Database content can be hashed via the sc-crawler hash command. It will provide a single SHA1 hash value based on all records of all SC Crawler tables, which is useful to track if database content has changed.

$ sc-crawler hash --connection-string sqlite:///sc-data-all.db
b13b9b06cfb917b591851d18c824037914564418

For advanced usage, check sc_crawler.utils.hash_database to hash tables or rows.

Copy and sync data#

To copy data from a database to another one or sync data between two databases, you can use the copy and sync subcommands, which also support feeding SCD tables.

Database migrations#

To generate CREATE TABLE statements using the current version of the Crawler schemas, e.g. for a MySQL database:

sc-crawler schemas create --dialect mysql

See sc-crawler schemas create --help for all supported database engines (mainly thanks to SQLAlchemy), and other options.

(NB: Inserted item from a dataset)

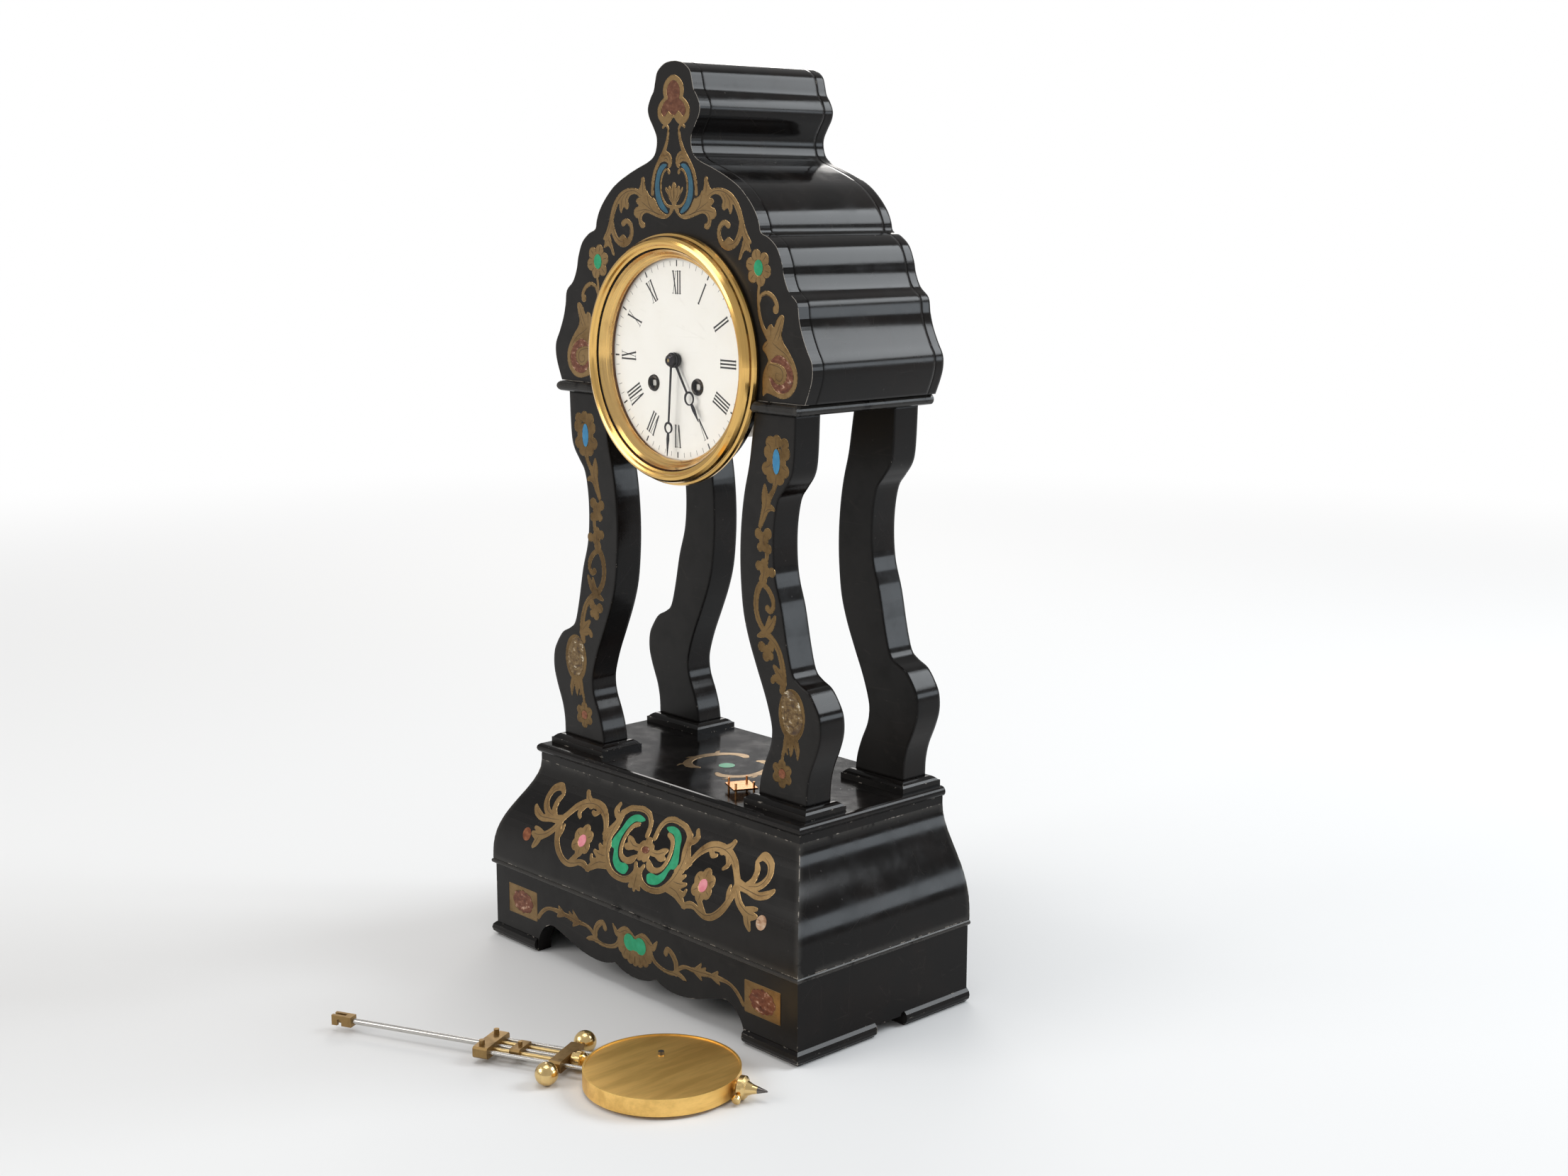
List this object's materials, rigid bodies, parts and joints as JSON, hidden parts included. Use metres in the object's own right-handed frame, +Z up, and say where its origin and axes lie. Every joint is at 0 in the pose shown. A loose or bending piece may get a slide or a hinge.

sc-crawler schemas also supports many other subcommands based on Alembic, e.g. upgrade or downgrade schemas in a database (either just printing the related SQL commands via the --sql flag), printing the current version, setting a database version to a specific revision, or auto-generating migration scripts (for SC Crawler developers).

ORM#

SC Crawler is using SQLModel / SQLAlchemy as the ORM to interact with the underlying database, and you can also use the defined schemas and models to actually read/filter a previously pulled DB. Quick examples:

from sc_crawler.tables import Server
from sqlmodel import create_engine, Session, select

engine = create_engine("sqlite:///sc-data-all.db") # (1)!
session = Session(engine) # (2)!
server = session.exec(select(Server).where(Server.server_id == 'trn1.32xlarge')).one() # (3)!

from rich import print as pp # (4)!
pp(server)
pp(server.vendor) # (5)!
  1. Creating a connection (pool) to the SQLite database.
  2. Define an in-memory representation of the database for the ORM objects.
  3. Query the database for the Server with the trn1.32xlarge id.
  4. Use rich to pretty-print the objects.
  5. The vendor is a Vendor relationship of the Server, in this case being aws.